■ EXERCISE DETAILS
Read the data and repeat it in full, exactly.

-*-

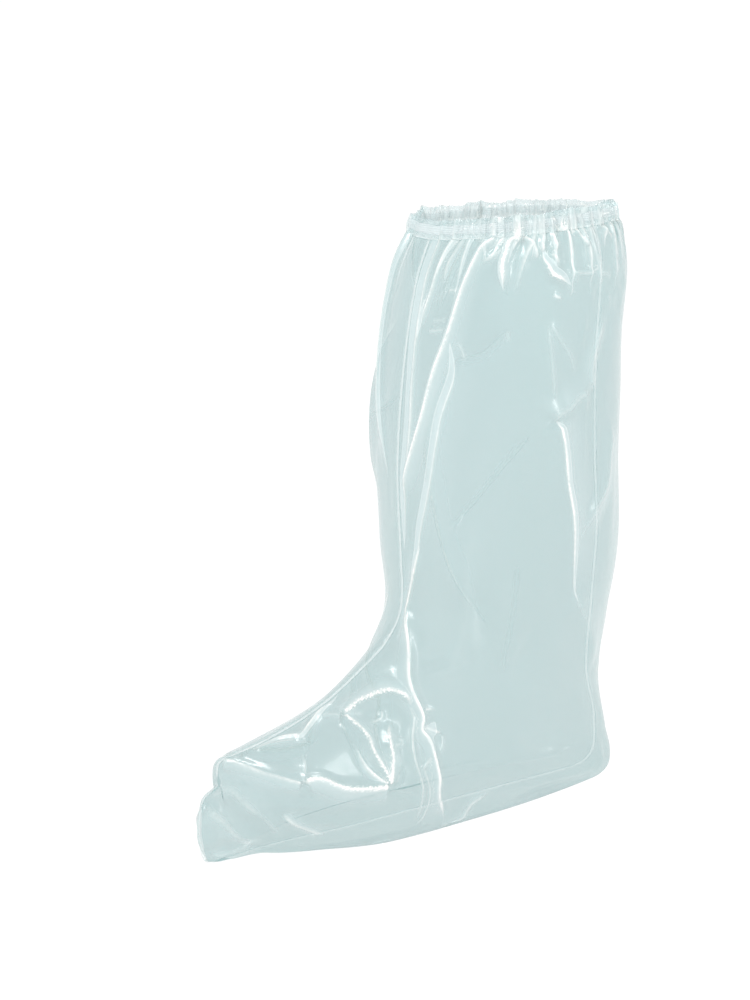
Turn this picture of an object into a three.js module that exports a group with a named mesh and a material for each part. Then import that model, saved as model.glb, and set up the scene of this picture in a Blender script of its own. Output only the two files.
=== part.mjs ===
// A disposable boot cover of thin plastic film, kept in the form that it has over a tall boot.
// Millimetres, +Z up. The origin is the centre of the leg opening, the toe points along -Y,
// and +X is the outer side of the wearer's left leg.
import * as THREE from "three";

const HEIGHT = 465; // from the sole to the opening
const WALL = 1.2; // film, thickened from its real 0.07
const GAP = 0.3; // between neighbouring pieces
const BEAD_HALF = 1.1; // half the width of the edge weld
const BEAD_PROUD = 1.2; // how far the weld stands out of the film
const PANEL_EDGE = BEAD_HALF + GAP; // where a panel starts, measured from the middle plane
const CORNER = 0.8; // share of the way round a panel at which the sole's edge runs
const SOLE_BLEND = 24; // half width of the sole from which that edge is fully turned
const RIM_LIFT = 7; // how far the opening rises on the outer side
const RIM_LIFT_END = 1.5; // station at which that rise has gone
const AROUND = 30; // faces from the front weld to the back weld
// Faces between two stations: the long leg and the gathers below the cuff need the most.
const ROW_STEPS = [
  { upTo: 1, steps: 4 },
  { upTo: 3, steps: 3 },
  { upTo: 17, steps: 2 },
];

// Each row is a section from the front or instep edge to the back or sole edge, with its
// heights measured from the sole: the greatest half widths of the outer and inner panel, the
// half width of the flat sole, and how fast the section narrows towards its two edges.
const SECTION_COLUMNS = [
  "frontY", "frontZ", "backY", "backZ", "outer", "inner", "sole", "frontPinch", "backPinch",
];
const SECTIONS = [
  [-80, 450, 84, 455, 70, 65, 0, 0.9, 0.9], // under the cuff
  [-93, 415, 94, 418, 75, 74, 0, 0.9, 0.9],
  [-104, 350, 93, 350, 78, 87, 0, 0.95, 0.95],
  [-109, 280, 92, 275, 80, 91, 0, 1, 1], // calf
  [-106, 215, 96, 205, 76, 86, 0, 1, 1],
  [-105, 170, 92, 145, 67, 75, 0, 1, 1.05], // ankle
  [-120, 143, 93, 85, 59, 62, 0, 1.05, 1.05],
  [-144, 125, 97, 38, 54, 54, 8, 1.1, 1.05], // heel
  [-170, 109, 87, 3, 51, 51, 24, 1.15, 1],
  [-194, 98, 8, 0, 52, 52, 38, 1.2, 1], // instep
  [-218, 90, -70, 0, 54, 51, 43, 1.2, 1],
  [-241, 84, -150, 0, 51, 46, 42, 1.2, 1], // toe box
  [-258, 81, -205, 2, 37, 33, 27, 1.2, 1],
  [-271, 78, -242, 2, 20, 18, 11, 1.1, 1],
  [-277, 69, -257, 1, 12, 11, 4, 1, 1], // flat corner in front of the boot
  [-271.5, 59, -268, 1, 7, 7, 2, 1, 1], // its notch
  [-284, 52, -277, 1, 4, 4, 1, 1, 1],
  [-293, 34, -286, 2, 2, 2, 1, 1, 1],
];
const LAST = SECTIONS.length - 1;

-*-

■ FULL RESPONSE
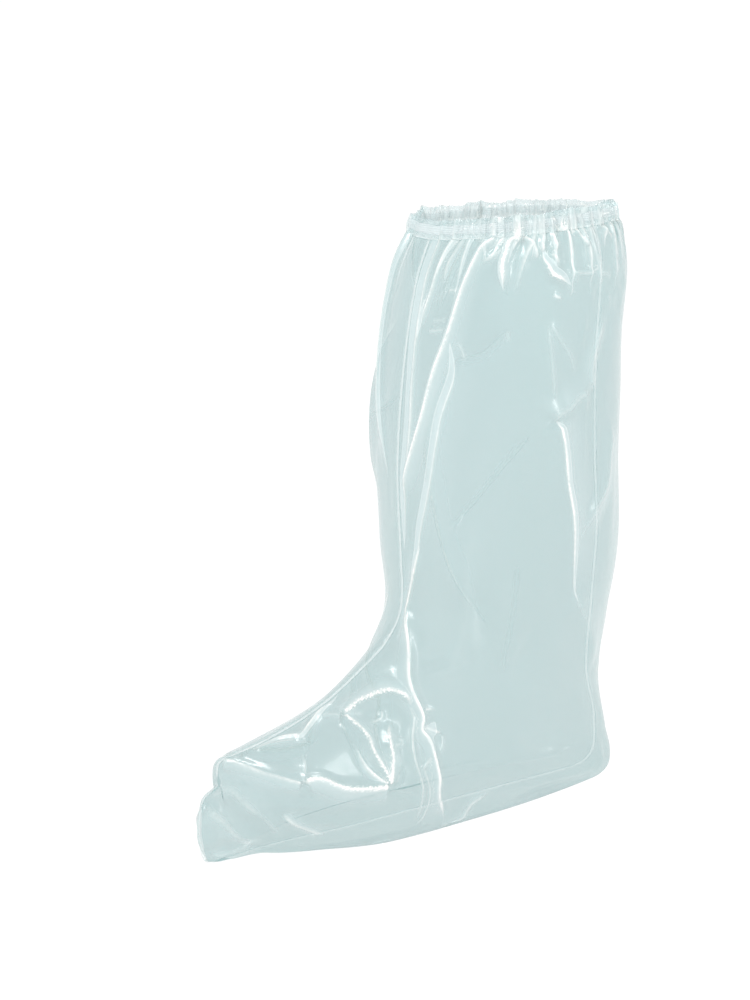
Turn this picture of an object into a three.js module that exports a group with a named mesh and a material for each part. Then import that model, saved as model.glb, and set up the scene of this picture in a Blender script of its own. Output only the two files.
=== part.mjs ===
// A disposable boot cover of thin plastic film, kept in the form that it has over a tall boot.
// Millimetres, +Z up. The origin is the centre of the leg opening, the toe points along -Y,
// and +X is the outer side of the wearer's left leg.
import * as THREE from "three";

const HEIGHT = 465; // from the sole to the opening
const WALL = 1.2; // film, thickened from its real 0.07
const GAP = 0.3; // between neighbouring pieces
const BEAD_HALF = 1.1; // half the width of the edge weld
const BEAD_PROUD = 1.2; // how far the weld stands out of the film
const PANEL_EDGE = BEAD_HALF + GAP; // where a panel starts, measured from the middle plane
const CORNER = 0.8; // share of the way round a panel at which the sole's edge runs
const SOLE_BLEND = 24; // half width of the sole from which that edge is fully turned
const RIM_LIFT = 7; // how far the opening rises on the outer side
const RIM_LIFT_END = 1.5; // station at which that rise has gone
const AROUND = 30; // faces from the front weld to the back weld
// Faces between two stations: the long leg and the gathers below the cuff need the most.
const ROW_STEPS = [
  { upTo: 1, steps: 4 },
  { upTo: 3, steps: 3 },
  { upTo: 17, steps: 2 },
];

// Each row is a section from the front or instep edge to the back or sole edge, with its
// heights measured from the sole: the greatest half widths of the outer and inner panel, the
// half width of the flat sole, and how fast the section narrows towards its two edges.
const SECTION_COLUMNS = [
  "frontY", "frontZ", "backY", "backZ", "outer", "inner", "sole", "frontPinch", "backPinch",
];
const SECTIONS = [
  [-80, 450, 84, 455, 70, 65, 0, 0.9, 0.9], // under the cuff
  [-93, 415, 94, 418, 75, 74, 0, 0.9, 0.9],
  [-104, 350, 93, 350, 78, 87, 0, 0.95, 0.95],
  [-109, 280, 92, 275, 80, 91, 0, 1, 1], // calf
  [-106, 215, 96, 205, 76, 86, 0, 1, 1],
  [-105, 170, 92, 145, 67, 75, 0, 1, 1.05], // ankle
  [-120, 143, 93, 85, 59, 62, 0, 1.05, 1.05],
  [-144, 125, 97, 38, 54, 54, 8, 1.1, 1.05], // heel
  [-170, 109, 87, 3, 51, 51, 24, 1.15, 1],
  [-194, 98, 8, 0, 52, 52, 38, 1.2, 1], // instep
  [-218, 90, -70, 0, 54, 51, 43, 1.2, 1],
  [-241, 84, -150, 0, 51, 46, 42, 1.2, 1], // toe box
  [-258, 81, -205, 2, 37, 33, 27, 1.2, 1],
  [-271, 78, -242, 2, 20, 18, 11, 1.1, 1],
  [-277, 69, -257, 1, 12, 11, 4, 1, 1], // flat corner in front of the boot
  [-271.5, 59, -268, 1, 7, 7, 2, 1, 1], // its notch
  [-284, 52, -277, 1, 4, 4, 1, 1, 1],
  [-293, 34, -286, 2, 2, 2, 1, 1, 1],
];
const LAST = SECTIONS.length - 1;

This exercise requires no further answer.